All great music, regardless of the genre, contains hints of the blues at its core. It’s the music of sorrow and triumph, agony and victory, joy and pain. More a set of emotions than a style of music, the blues manifests itself in all forms of expression from literature to art. “Throughout the past century, writers and thinkers such as Zora Neale Hurston, Ralph Ellison, Albert Murray, Amiri Baraka, and Cornel West have asserted the fundamental importance of the blues both to American music (in its legacy and influence on jazz, R&B, rock, and hip-hop) and developments in literature, film, and visual art. In all its diversity, the blues has been hailed as one of America’s greatest cultural achievements and, along with jazz, has even been called America’s classical music.”
It is on this basis that the exhibition Blues For Smoke – curated by Bennett Simpson and organized by the Museum of Contemporary Art, Los Angeles – is set: “Blues for Smoke is an interdisciplinary exhibition that explores a wide range of contemporary art in relation to the blues and blues aesthetics. Turning to the blues no simply as a musical category but as a field of artistic sensibilities and cultural idioms, the exhibition features works by more than forty artists from the 1960s to the present as well as materials culled from music and popular entertainment.”
Currently showing at the Whitney Museum of American Art in New York, Blues for Smoke, named after jazz pianist Jaki Byard‘s 1960 solo album of the same name, contains more than 90 pieces – photographs, paintings, videos, drawings, sculptures and installations – laid over the museum’s entire third floor and some of its first floor.
Upon entry, visitors are greeted by Beauford Delaney paintings, “Portrait of Charlie Parker,” “Portrait of a Young Musician,” and “James Baldwin,” and drawings by Jean-Michel Basquiat. Among the most interesting selections is Renée Green’s Import/Export Funk Office, a multimedia installation that encompasses all that the exhibition sets out to convey: “Blues for Smoke proposes that certain topics in contemporary art might be understood through and animated by the prism of the blues. These include a grappling with personal and social catastrophe; an emphasis on improvisation and movement; the performance of extravagant or ambiguous identities; modes of abstraction and repetition; the expression of sexuality and intimacy; and an impulse towards archiving, sampling and translation.” Import/Export focuses on how African-American culture has been imported and exported in popular culture throughout the world. In doing so, there’s everything from copies of The Source to Eldridge Cleaver’s Soul On Ice to Dr. Dre, Public Enemy and De La Soul cassettes. It breaks down words used through the African-American lexicon such as “funk,” “juice,” “rap,” “word,” etc.

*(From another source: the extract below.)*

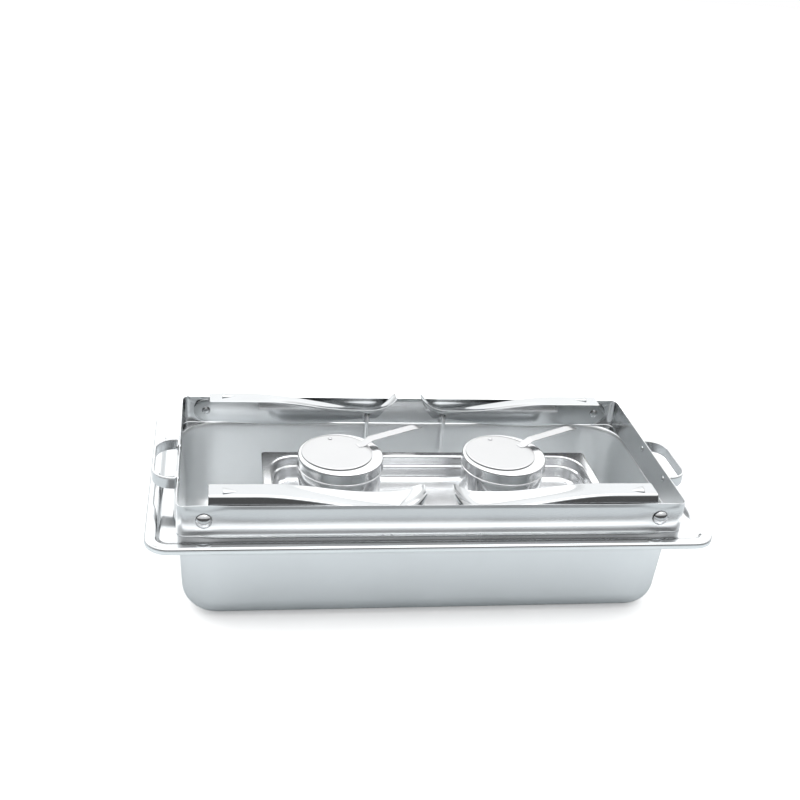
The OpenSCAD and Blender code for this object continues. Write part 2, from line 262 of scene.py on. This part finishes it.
ALONG_X = (0.25, 12, 12)
# Pan rim steel: a real polished finish, with its colour painted darker than the pan body as painted shade on
# the lip and ledge.
polished_rim_painted_shade = steel("rim_steel_painted_shade", (0.66, 0.675, 0.685), 0.10, grain=0.03, grain_scale=ALONG_X,
                  smudge=0.02, wave=0.15, grain_bump=0.002)
# Leg steel: the polished steel of the band and handles, painted darker so the leg webs show painted shade.
leg_painted_shade = steel("leg_steel_painted_shade", (0.52, 0.535, 0.545), 0.10, grain=0.03, grain_scale=ALONG_X,
                  smudge=0.03, wave=0.8, grain_bump=0.004)
satin = steel("satin_steel", (0.91, 0.93, 0.94), 0.32, grain=0.10, grain_scale=ALONG_X,
              smudge=0.05, wave=1.2, grain_bump=0.02)
polished = steel("polished_steel", (0.68, 0.695, 0.705), 0.22, grain=0.03, grain_scale=ALONG_X,
                 smudge=0.03, wave=0.3, grain_bump=0.002)
# Rivet steel: polished, with its colour painted darker as painted shade on the rivet domes.
bright = steel("rivet_steel", (0.56, 0.57, 0.58), 0.08, grain=0.05, smudge=0.04, wave=0.2, grain_bump=0.01)
drawn_wire = steel("wire_steel", (0.90, 0.91, 0.92), 0.28, grain=0.08, smudge=0.04, wave=0.2, grain_bump=0.01)
tray_sheet = steel("tray_steel", (0.84, 0.85, 0.86), 0.22, grain=0.06, grain_scale=ALONG_X,
                   smudge=0.04, wave=0.4, grain_bump=0.01)
spun = steel("holder_steel", (0.68, 0.69, 0.70), 0.14, grain=0.06, grain_scale=(2, 2, 30),
             smudge=0.04, wave=0.5, grain_bump=0.01)
disc_sheet = steel("disc_steel", (0.53, 0.535, 0.54), 0.28, grain=0.12, grain_scale=(4, 4, 4),
                   smudge=0.05, wave=0.4, grain_bump=0.01)


# ---------------------------------------------------------------- water pan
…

David Hammons’ Chasing the Blue Train is another standout. As John Coltrane‘s classic Blue Train album plays on several different boomboxes and weaving train tracks lay on the ground, there is a pile of coal at the beginning and a blue train sitting opposite. Glenn Ligon‘s (who also helped conceive and develop Blues for Smoke) “No Room” paintings, Rodney McMillan’s Asterisks installation and Zoe Leonard’s Blue Suitcases installation, Kori New Kirk’s Yall installation are all poignant, too. To be sure, every piece is great and significant in its own right.
“By presenting an uncommon heterogeneity of subject matter, art historical contexts, formal and conceptual inclinations, genres and disciplines, Blues for Smoke holds artists and art worlds together that are often kept apart, within and across lines of race, generation and canon.”
Blues for Smoke will be at the Whitney Museum through April 28th.